Consumidora pro nobis

A la rica obra pública

Para ir desde la Glorieta de Embajadores al Paseo del Prado, el taxista me explica que hemos de llegar a la Estación de Atocha y dar la vuelta ahí, donde el monumento ese al gin-tonic. Se refiere al homenaje a las víctimas del 11-M, una cúpula cilíndrica de 11 metros formada por ladrillos de vidrio macizo e ideada por el estudio de arquitectos FAM. El sobrenombre que Mr. Taxista da a lo que los gafapasta llamaríamos escultura site-specific es un muy digno representante de la tradición popular que pone motes ingeniosos a monumentos y otros adornos públicos que no nos convencen. Hay cientos de ejemplos, nacionales y extranjeros, que figurarían como respuestas en versiones actualizadas del Trivial: ¿cómo llaman al rascacielos londinense de Swiss Re, ideado por Norman Foster? El pepino; ¿Y a las farolas modernas de la Puerta del Sol a las que se encadenaron algunos madrileños en los 80 para que las antiguas, tan fernandinas ellas, volvieran a su sitio?

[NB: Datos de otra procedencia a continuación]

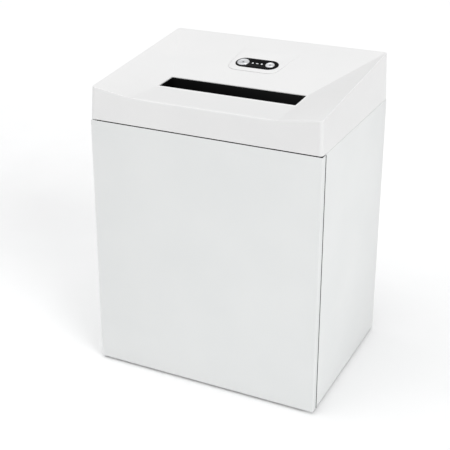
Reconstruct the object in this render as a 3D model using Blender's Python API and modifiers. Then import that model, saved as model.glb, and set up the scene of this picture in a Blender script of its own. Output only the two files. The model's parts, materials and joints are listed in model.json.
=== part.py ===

Los supositorios.

A cada nuevo habitante inanimado de la vía pública, el ciudadano lo bautiza empleando un ingenio de resonancias salerosas pero que a su vez encierra altas dosis de resignación ante la imposibilidad de tomar decisiones sobre el urbanismo de la ciudad. Una tiende a pensar que si dejaran al ciudadano ikeizar el espacio público y decorarlo con sus propios criterios, se aplicaría entonces el tan valorado sentido común; por ejemplo, allí donde se alcancen los 45 grados en verano, se diseñarían plazas sombreadas en lugar de explanadas kilométricas sin un mal sombrajo. Lamentablemente, no parece haber una solución clara al respecto. O si no, entren en los cuartos de estar de sus amigos más cercanos y díganme si aprueban siempre sus peculiares decisiones decorativas.